Pro Forma Information

 

Based on the immateriality of revenues and expenses related to the combined acquisitions of Thompson and Riley Ridge during the periods presented, pro forma information has not been disclosed.

Divestitures

 

In February 2012, we completed the sale of certain non-core assets primarily located in central and southern Mississippi and in southern Louisiana for $155.0 million to a privately held entity in which a member of our Board of Directors serves as chairman of the board, in a sale for which there was a competing bid contained in a multi-property purchase proposal. We realized net proceeds of $141.8 million, after final closing adjustments. The sale had an effective date of December 1, 2011 and consequently, operating revenues of $13.5 million after the effective date, net of capital and lease operating expenditures, along with any other purchase price adjustments, were adjustments to the selling price.

 

In April 2012, we completed the sale of certain non-operated assets in the Paradox Basin of Utah for $75.0 million. The sale had an effective date of January 1, 2012 and proceeds received after consideration of final closing adjustments totaled $68.5 million.
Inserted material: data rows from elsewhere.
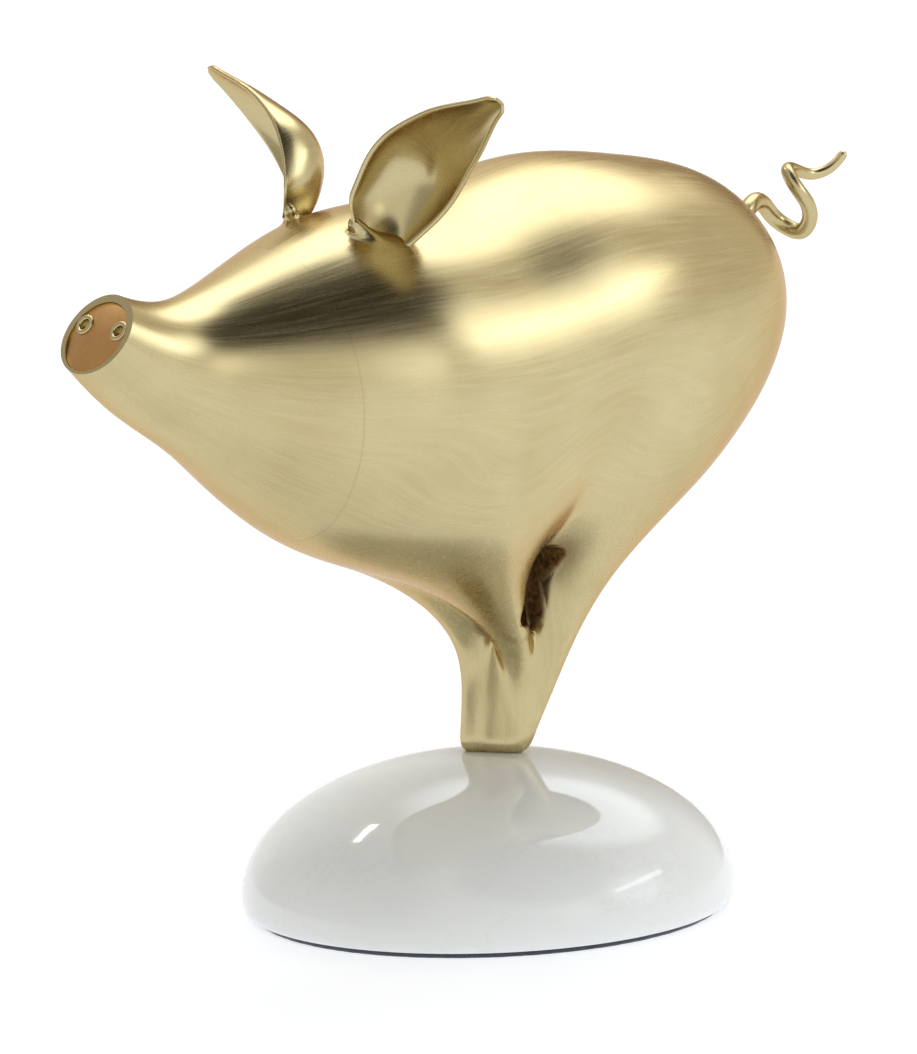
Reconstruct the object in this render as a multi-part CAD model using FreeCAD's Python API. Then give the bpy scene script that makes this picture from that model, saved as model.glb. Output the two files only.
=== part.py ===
import FreeCAD, Part
import math
import os

# A money bank: a hollow brass pig on a polished marble dome. Millimetres, +Z up, snout towards
# -Y, the pig's left side towards +X. The origin is the centre of the underside of the base.
# The pig's own shape is written in its own frame, whose origin is on the dome's axis at the
# dome's top, for a pig of REFERENCE_LENGTH. place() scales it to pig_length and lifts it.

Vec = FreeCAD.Vector
UP = Vec(0, 0, 1)

# ---- base -------------------------------------------------------------------------------
dome_diameter = 180.0
dome_height = 56.0  # marble alone
dome_edge_height = 6.0  # the widest circle above the marble's underside
dome_edge_inset = 4.0  # how far the edge rounds in below the widest circle
felt_thickness = 2.0
felt_inset = 5.0  # felt edge inside the widest circle

# ---- pig --------------------------------------------------------------------------------
REFERENCE_LENGTH = 320.0
pig_length = 320.0  # snout to rump
wall = 3.2  # thickness of the hollow castings
neck_joint_y = -92.0  # upright plane where the face casting is brazed to the two body shells
leg_joint_height = 86.0  # level plane, above the dome's top, where the shells are brazed to the legs
snout_pitch = 38.0  # degrees, how far the end of the snout looks up

# ---- snout disc -------------------------------------------------------------------------
disc_diameter = 28.6
disc_thickness = 1.8
disc_recess = 0.6  # rim of the snout stands this far proud of the disc
nostril_spacing = 19.0
nostril_rise = 4.0  # nostrils above the disc's centre
eyelet_flange_diameter = 8.0
eyelet_barrel_diameter = 6.0
eyelet_hole_diameter = 4.2
eyelet_flange_thickness = 0.8

# ---- ears and tail ----------------------------------------------------------------------
ear_thickness = 2.0
left_ear_tip = (81.5, -51.0, 258.0)
right_ear_tip = (-81.5, -51.0, 250.0)
tail_root_radius = 3.3
tail_tip_radius = 1.7

# ---- coins ------------------------------------------------------------------------------
slot_length = 36.0
slot_width = 5.0
slot_y = -24.0  # middle of the slot, on the spine behind the ears
stopper_diameter = 34.0
stopper_plug_length = 12.0
stopper_flange_diameter = 41.0
stopper_flange_thickness = 3.5
plug_taper = 1.0  # the plug's inner end has a radius this much less
plug_core_diameter = 24.0  # the plug is hollow, so that it gives as it goes in
plug_core_floor = 3.0
grip_diameter = 14.0
grip_height = 3.0
stopper_clearance = 0.05  # radial, plug in its hole
seat_clearance = 0.6  # radial, flange in its spot-face
stopper_tilt = 45.0  # degrees below horizontal, the way the stopper pulls out
stopper_aim = (0.0, 56.0, 140.0)  # point inside the body that the stopper's axis passes through

# ---- fastening --------------------------------------------------------------------------
stud_diameter = 8.0
stud_y = 8.0
stud_engagement = 22.0  # length of thread in the foot
stud_hole_clearance = 0.5  # radial, stud in the marble
stud_beyond_nut = 2.0
counterbore_diameter = 34.0
counterbore_depth = 20.0
washer_diameter = 24.0
washer_thickness = 2.0
spring_washer_diameter = 14.0
spring_washer_thickness = 2.0
spring_washer_gap = 1.5
washer_bore_clearance = 0.2  # radial, washers round the stud
nut_across_flats = 13.0
nut_height = 6.5

stand_height = felt_thickness + dome_height
scale = pig_length / REFERENCE_LENGTH

# ---- lines of the pig -------------------------------------------------------------------
# trunk and head: station y, height of the section's centre, half height, half height / half width
TRUNK = (
    (-190, 191.0, 16.0, 1.20),
    (-165, 172.5, 22.5, 1.20),
    (-135, 158.5, 30.5, 1.16),
    (-100, 148.5, 49.5, 1.10),
    (-60, 144.5, 64.0, 1.03),
    (-15, 144.0, 66.0, 1.00),
    (30, 149.5, 66.5, 1.00),
    (75, 150.5, 59.5, 1.00),
    (110, 153.0, 45.0, 1.00),
    (135, 154.5, 15.0, 1.00),
)
# legs: height, x of the left leg's centre, y of the centre, radius
FRONT_LEG = (
    (-3, 6.2, 5.6, 5.5),
    (17, 6.4, 7.4, 5.4),
    (37, 8.7, 7.1, 6.7),
    (62, 12.6, -8.3, 12.2),
    (92, 20.5, -30.0, 24.0),
    (127, 23.0, -22.5, 26.0),
    (162, 24.0, -9.0, 20.0),
)
HIND_LEG = (
    (-3, 5.2, 8.0, 4.8),
    (17, 7.0, 16.7, 6.8),
    (37, 9.7, 23.7, 8.9),
    (62, 14.0, 32.0, 13.5),
    (92, 19.5, 43.3, 23.2),
    (127, 25.0, 56.0, 30.3),
    (162, 26.0, 63.5, 24.0),
)
# how far the left front leg stands behind the right one at the foot, and how much thinner it is
STAGGER = ((-3, 3.8, 1.2), (17, 3.4, 1.1), (37, 1.9, 0.7), (62, 0.0, 0.0), (92, 0.0, 0.0))
# metal between the four legs: height, y of its centre, radius
CORE = ((-3, 7.0, 8.0), (17, 9.0, 6.5), (37, 11.0, 4.0), (62, 14.0, -9.0), (92, 16.0, -30.0))
WEB_CENTRE = (0.0, 16.0, 102.0)  # underside of the belly between the legs is drawn down to here
WEB_RADIUS = 29.0
LEG_FADE_HEIGHT = 92.0  # above this the legs melt into the trunk
LEG_FADE = 110.0
LEG_BLEND = 50.0  # smoothing where the legs leave the trunk
PAIR_BLEND = 6.6  # smoothing between a front leg and a hind leg
SIDE_BLEND = 7.0  # smoothing between a left leg and a right leg
CORE_BLEND = 5.0
WEB_BLEND = 14.0
LEG_TAPER_FACTOR = 0.85

# opening from side to side between the front and hind legs
OPENING_HEIGHT = (53.0, 73.0)
OPENING_Y = (8.0, 11.5)  # middle of the opening at its lower and upper end
OPENING_HALF_WIDTH = 5.0
OPENING_FILL = (10.0, 2.2)  # radius and sideways stretch of the metal that the opening is cut from

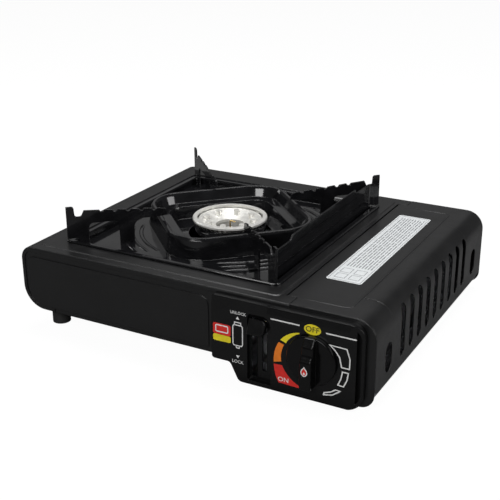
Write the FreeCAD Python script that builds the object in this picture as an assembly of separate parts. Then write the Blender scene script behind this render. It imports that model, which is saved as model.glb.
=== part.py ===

Closing adjustments included operating net revenues after January 1, 2012, net of capital and lease operating expenditures, along with other purchase price adjustments.

 

We did not record a gain or loss on either of the above sales of properties in accordance with the full cost method of accounting.

 

Of the proceeds from these property sales before final closing adjustments, $212.5 million was paid directly to a qualified intermediary and later released to fund a portion of the acquisition cost of Thompson Field (see June 2012 Acquisition of Reserves in the Gulf Coast region at Thompson Field above). Since the $212.5 million in cash proceeds was paid to a qualified intermediary in order to enable a like-kind exchange transaction for federal income tax purposes, this amount is not reflected as a receipt of cash from the sale of oil and natural gas properties and equipment, nor as a cash payment to purchase oil and natural gas properties in the investing activity in our Consolidated Statement of Cash Flows.